Seems an appropriate day to ask y’all to participate in a little thought experiment channeling John Lennon:

Imagine there’s no choking.

Just for a minute. Don’t argue with me, just…imagine.

Think about every case of choking you’ve seen in basketball, and think about how you would explain it if you couldn’t blame it on choking.

My revisionist history

So Tracy McGrady didn’t get past the first round because he was never on a team with better talent than his opponents.

Dirk Nowitzki struggled in the Finals against the Heat and the next year against the Warriors he just had some bad days mixed in with some bad (strong, athletic) match ups for his finesse-oriented frame.

And LeBron James ran into a buzz saw playing some of the best defense we’ve seen in the current era, all while dealing with some injuries.

Shocking, how easily I can come up with plausible alternatives to what “really happened”, no? Almost as if I didn’t have to make them up.

Of note is that all three of these legendary chokers actually tend to see their statistical performances go up or at least hold steady in a typical playoff game which is not normal. Defense is tougher in the playoffs, and so most players, even most stars, see their stats go down. They should actually be guys for whom the choking label should make people recoil because of what they’ve actually see them pull off at other times, but it doesn’t.

In fact, this contrast between conventional wisdom and statistical evidence is rampant when it comes to identifying the reasons for changes in player performance through a particular stretch of time. The best known, because it’s easiest to study is the Hot Hand. As in, a player gets “hot” and all of a sudden it seems like he’s turned into a vastly superior player. Pretty much every fan of the sport believe the Hot Hand exists, and yet scientific studies have actually shown that when players make multiple shots in a row they become less likely to make their next shot.

Real, but not Spectacular

Now I’m not actually here to tell you that choking doesn’t exist, or that players cannot get into groove with their shot. I actually do think there was a mental side to LeBron’s disappointing game a year ago (it’s easy to get discouraged once you know you’re going to lose), and all you have to do to know that player groove matters for shot making is to watch the way a guy hesitates with his stroke when he’s been shooting poorly.

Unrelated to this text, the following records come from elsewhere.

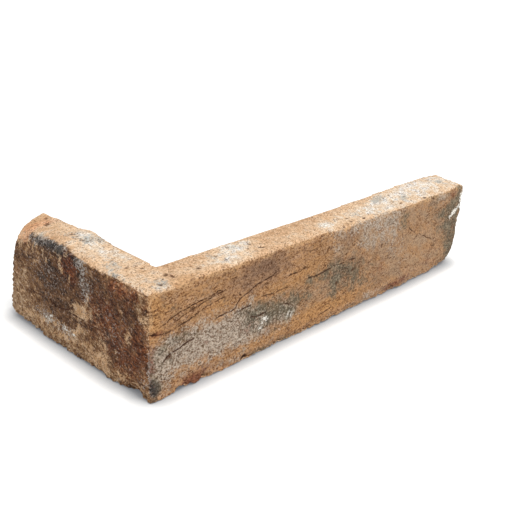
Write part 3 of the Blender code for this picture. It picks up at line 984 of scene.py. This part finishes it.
    def strength(self):
        """How much the grain shows: most on the header, less on the beds, least on the sawn faces."""
        t = self.t
        on_top = t.scaled(self.bedded, 0.45, t.times(self.smeared, 0.6))
        calm = t.scaled(self.flaked, 1.1, t.larger(t.times(self.sawn, 1.3), on_top))
        patchy = t.between(self.blotch, 0.36, 0.62, 0.75, 1.2)
        return t.scaled(calm, -0.6, t.times(t.scaled(self.header, 0.4, 1.12), patchy))

    def grained(self, colour, strength):
        """The colour with its sand: every grain a little lighter or darker, some of them dark or pale."""
        t = self.t
        few_dark = t.maths("POWER", self.fine, 3.5)
        dark = t.times(t.plus(few_dark, t.between(self.worm, 0.46, 0.36, 0.0, 0.5)), strength)
        lighter = t.brighter(colour, t.between(self.worm, 0.5, 0.7, 1.17, 1.40))
        colour = t.mix(dark, lighter, t.tinted(colour, GRAIN_TINT))
        often = t.scaled(t.larger(self.lime, self.soot), 0.12, t.scaled(self.header, 0.04, 0.03))
        chosen = t.maths("LESS_THAN", self.sand_chance, often)
        dark = t.times(t.times(chosen, t.between(self.sand_out, 0.38, 0.22)), t.times(strength, 0.75))
        colour = t.mix(dark, colour, DARK_GRAIN)
        chosen = t.maths("GREATER_THAN", self.fine_chance, 0.95)
        return t.mix(t.times(chosen, t.scaled(self.header, 0.03, 0.1)), colour, PALE_GRAIN)

    def colour(self, strength):
        """Each face's own colour, the stains over it, then mortar, grain, and painted shade in the pits
        and cracks.
        """
        t = self.t
        skin = t.cover(t.larger(self.header, self.char), self.blotch, spread=0.5, soft=0.2)
        bed = t.cover(t.maths("SUBTRACT", self.bedded, self.char), self.blotch, spread=0.6)
        colour = t.mix(skin, self.stretcher_colour(), self.header_colour())
        colour = self.stained(t.mix(bed, colour, self.bed_colour()))
        colour = t.mix(t.between(self.sawn, 0.4, 0.6), colour, self.sawn_colour())
        flecks = t.cover(self.mortar, self.speck, spread=2, soft=0.25)
        flecks = t.times(flecks, t.between(self.mortar, 0.05, 0.3))
        colour = self.grained(t.mix(flecks, colour, MORTAR_COLOUR), strength)
        # Painted shade in the pits, pores and drag grooves.
        pit_shade = t.plus(self.hollow, t.spread(self.speck, 1.2))
        colour = t.mix(t.between(pit_shade, 0.25, 0.75, 0, 0.8), colour, PAINTED_HOLLOW_SHADE)
        # Painted shade: the cracks drawn dark along their lines, finer than the mesh.
        off_line = t.maths("ABSOLUTE", t.plus(self.across, t.spread(self.speck, 1.4)))
        crack_shade = t.times(t.between(off_line, 1.15, 0.45), t.between(self.plain, 0.05, 0.8, 0, 0.95))
        return t.mix(crack_shade, colour, PAINTED_CRACK_SHADE)

    def finish(self):
        """The shader: the colour, a dull surface, and the finest grain as a bump."""
        t = self.t
        strength = self.strength()
        height = t.times(t.scaled(self.fine, 0.5, self.speck), strength)
        bump = t.node("ShaderNodeBump", {"Height": height, "Strength": 0.7, "Distance": BUMP_DEEP * MM})
        shader = t.node("ShaderNodeBsdfPrincipled", {
            "Base Color": self.colour(strength),
            "Roughness": t.between(self.speck, 0.3, 0.7, 0.82, 0.98),
            "Specular IOR Level": 0.25,
            "Normal": bump.outputs[0],
        })
        t.node("ShaderNodeOutputMaterial", {"Surface": shader.outputs[0]})


def fired_clay():
    material = bpy.data.materials.new("fired_clay_worn")
    Clay(material).finish()
    return material


# Floor, light and camera


def seen_plainly(t):
    """1 for what the camera sees, straight, mirrored or through glass, and 0 for light on its way."""
    path = t.node("ShaderNodeLightPath").outputs
    return t.larger(path["Is Camera Ray"], t.larger(path["Is Glossy Ray"], path["Is Transmission Ray"]))


def lay_floor():
    """A white floor that keeps the slip's shadow, with a little extra shade at the slip's foot."""
    mesh = bpy.data.meshes.new("floor")
    half = FLOOR_SIDE / 2
    corners = [(-half, -half, 0), (half, -half, 0), (half, half, 0), (-half, half, 0)]
    mesh.from_pydata(corners, [], [(0, 1, 2, 3)])
    material = bpy.data.materials.new("white_floor")
    t = Tree(material)
    contact = t.node("ShaderNodeAmbientOcclusion", {"Distance": CONTACT_REACH}, samples=16)
    open_sky = t.maths("POWER", contact.outputs["AO"], CONTACT_DEPTH)
    shade = t.mix(open_sky, CONTACT_SHADE, (1, 1, 1, 1))
    lit = t.node("ShaderNodeBsdfDiffuse", {"Color": t.brighter(shade, FLOOR_SHOWN)})
    glow = t.node("ShaderNodeEmission", {"Color": shade, "Strength": FLOOR_GLOW})
    seen = t.node("ShaderNodeAddShader", {0: lit.outputs[0], 1: glow.outputs[0]})
    plain = t.node("ShaderNodeBsdfDiffuse", {"Color": FLOOR_COLOUR})
    shaders = {0: seen_plainly(t), 1: plain.outputs[0], 2: seen.outputs[0]}
    surface = t.node("ShaderNodeMixShader", shaders)
    t.node("ShaderNodeOutputMaterial", {"Surface": surface.outputs[0]})
    mesh.materials.append(material)
    added("floor", mesh)


def light_scene():
    """An even white sky, which the camera sees as plain white, and a wide sun."""
    world = bpy.data.worlds.new("sky")
    t = Tree(world)
    sky = t.node("ShaderNodeBackground", {"Color": (*SKY_COLOUR, 1), "Strength": SKY_STRENGTH})
    white = t.node("ShaderNodeBackground", {"Color": (1, 1, 1, 1)})
    shaders = {0: seen_plainly(t), 1: sky.outputs[0], 2: white.outputs[0]}
    shown = t.node("ShaderNodeMixShader", shaders)
    t.node("ShaderNodeOutputWorld", {"Surface": shown.outputs[0]})
    bpy.context.scene.world = world
    sun = bpy.data.lights.new("sun", "SUN")
    sun.energy = SUN_STRENGTH
    sun.angle = SUN_WIDE
    sun.color = SUN_COLOUR
    added("sun", sun).rotation_euler = SUN_FROM.to_track_quat("Z", "Y").to_euler()


def place_camera():
    """Stands the camera where the photograph was taken from, turned by its yaw, pitch and roll."""
    ahead = Vector((
        math.sin(CAMERA_YAW) * math.cos(CAMERA_PITCH),
        math.cos(CAMERA_YAW) * math.cos(CAMERA_PITCH),
        -math.sin(CAMERA_PITCH),
    ))
    level = Vector((math.cos(CAMERA_YAW), -math.sin(CAMERA_YAW), 0))
    upward = level.cross(ahead)
    right = level * math.cos(CAMERA_ROLL) + upward * math.sin(CAMERA_ROLL)
    up = upward * math.cos(CAMERA_ROLL) - level * math.sin(CAMERA_ROLL)
    data = bpy.data.cameras.new("camera")
    data.lens = CAMERA_LENS
    data.clip_start = 0.01
    camera = added("camera", data)
    turn = Matrix((right, up, -ahead)).transposed()
    camera.matrix_world = Matrix.Translation(CAMERA_PLACE) @ turn.to_4x4()
    bpy.context.scene.camera = camera


slip = even_copy("worn_corner_slip", frame["nodes"][NODE], VOXEL)
wear_surface(slip)
thin_out(slip, MOST_TRIANGLES)
slip.data.materials.append(fired_clay())
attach(slip, "root")
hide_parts(NODE)

lay_floor()
light_scene()
place_camera()
bpy.context.scene.view_settings.view_transform = "Standard"
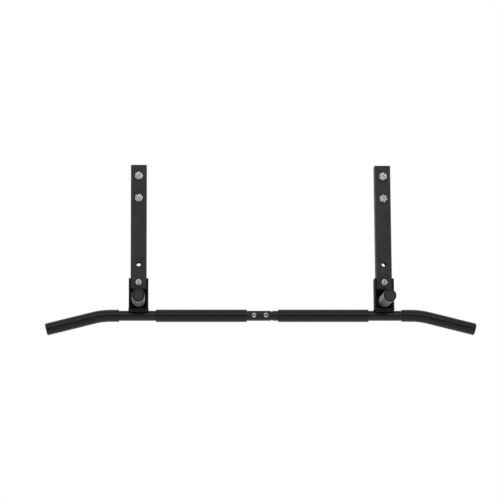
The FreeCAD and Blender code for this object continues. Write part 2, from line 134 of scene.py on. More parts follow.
def hang(piece, name, slot, finish, *nodes):
    """Name a finished piece, give it its material, and hang it in place of its CAD nodes."""
    if bpy.context.object.mode == "EDIT":
        bpy.ops.object.mode_set(mode="OBJECT")
    bpy.ops.object.select_all(action="DESELECT")
    piece.select_set(True)
    bpy.context.view_layer.objects.active = piece
    bpy.ops.object.mode_set(mode="EDIT")
    bpy.ops.mesh.select_all(action="SELECT")
    bpy.ops.mesh.remove_doubles(threshold=1e-6)
    bpy.ops.mesh.normals_make_consistent(inside=False)
    bpy.ops.object.mode_set(mode="OBJECT")
    bpy.ops.object.shade_smooth_by_angle(angle=math.radians(35))
    work(piece, "WEIGHTED_NORMAL", keep_sharp=True)
    piece.name = name
    piece.data.materials.clear()
    piece.data.materials.append(finish)
    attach(piece, "root")
    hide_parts(*nodes)
    return piece


def new_group(name, inputs, outputs):
    """A shader node group with named sockets: (name, type, default)."""
    group = bpy.data.node_groups.new(name, "ShaderNodeTree")
    for title, kind, default in inputs:
        socket = group.interface.new_socket(name=title, in_out="INPUT",
                                            socket_type=f"NodeSocket{kind}")
        socket.default_value = default
    for title, kind in outputs:
        group.interface.new_socket(name=title, in_out="OUTPUT", socket_type=f"NodeSocket{kind}")
    return group, group.nodes.new("NodeGroupInput"), group.nodes.new("NodeGroupOutput")


def add_node(tree, kind, inputs=None, **settings):
    """Add a node, set its properties, and fill or link its inputs by name or number."""
    node = tree.nodes.new(f"ShaderNode{kind}")
    for name, value in settings.items():
        setattr(node, name, value)
    for key, value in (inputs or {}).items():
        if isinstance(value, bpy.types.NodeSocket):
            tree.links.new(value, node.inputs[key])
        else:
            node.inputs[key].default_value = value
    return node


# Orange peel, grain and faint dust on a coated or moulded surface. The cell size is in metres.
peel, given, out = new_group(
    "coated surface",
    [("Color", "Color", (0.03, 0.03, 0.03, 1)), ("Shade", "Float", 0.2), ("Roughness", "Float", 0.4),
     ("Spread", "Float", 0.1), ("Cells per metre", "Float", 700.0), ("Relief", "Float", 0.00004)],
    [("Color", "Color"), ("Roughness", "Float"), ("Normal", "Vector")],
)
place = add_node(peel, "TexCoord").outputs["Object"]
clouds = add_node(peel, "TexNoise", {"Vector": place, "Scale": 22.0, "Detail": 4.0, "Roughness": 0.6})
grain = add_node(peel, "TexNoise", {"Vector": place, "Scale": given.outputs["Cells per metre"],
                                    "Detail": 3.0, "Roughness": 0.65})
specks = add_node(peel, "TexVoronoi", {"Vector": place, "Scale": 950.0, "Randomness": 1.0})
speck = add_node(peel, "MapRange", {"Value": specks.outputs["Distance"], "From Min": 0.05,
                                    "From Max": 0.22, "To Min": 1.0, "To Max": 0.0})
tone = add_node(peel, "MapRange", {"Value": clouds.outputs["Fac"], "From Min": 0.3, "From Max": 0.7,
                                   "To Min": -1.0, "To Max": 1.0})
shift = add_node(peel, "Math", {0: tone.outputs[0], 1: given.outputs["Shade"], 2: 1.0},
                 operation="MULTIPLY_ADD")
fleck = add_node(peel, "Math", {0: speck.outputs[0], 1: given.outputs["Shade"], 2: shift.outputs[0]},
                 operation="MULTIPLY_ADD")
tint = add_node(peel, "VectorMath", {0: given.outputs["Color"], "Scale": fleck.outputs[0]},
                operation="SCALE")
rough = add_node(peel, "Math", {0: tone.outputs[0], 1: given.outputs["Spread"],
                                2: given.outputs["Roughness"]}, operation="MULTIPLY_ADD")
bumps = add_node(peel, "Bump", {"Height": grain.outputs["Fac"], "Distance": given.outputs["Relief"],
                                "Strength": 1.0})
peel.links.new(tint.outputs[0], out.inputs["Color"])
peel.links.new(rough.outputs[0], out.inputs["Roughness"])
peel.links.new(bumps.outputs["Normal"], out.inputs["Normal"])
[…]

I think the more productive way to look at it though is just that factors such as these are a lot less powerful than people think. And while studies could never definitively prove that something like the Hot Hand doesn’t exist, if the effect was big enough to warrant changing your team strategy on it based on seeing a few possessions play out, then it would jump out the moment we had large amounts of data to study.

I’ll leave you with one parting shot: Among sports, basketball is among the least clutch-choke dependent out there despite the amount of verbiage that gets spent talking about it.

The reason for this is that the basketball shot by its very nature is both made a lot and missed a lot, and this is really the case for everyone. If I look at the volume scoring guards (>20 PPG) during the last NBA season, the maximum FG% was 50, the minimum was 43.6%. Conceivably, that may sound like a lot, but consider that means that over a typical run of 20 shots, the best of the lot makes 10 shots, and the worst makes 9 shots. 1 shot difference in 20 shots, and these guys typically take less than 20 shots per game, which means that you basically have no hope of telling who the better shooter/scorer is based off of one game’s statistics alone.

So if you’re a star guard in the NBA, you’ve dealt with missing shots at around this clip your entire career. You’re simply not going to get neurotic about missing even several field goals in a row.

The guys to watch for for choking in the NBA are the guys who legitimately feel like they’re in actual danger of getting yanked if they make one mistake. The young guys, who have not yet been paid $50 mill in salary, they are the ones who can be frail.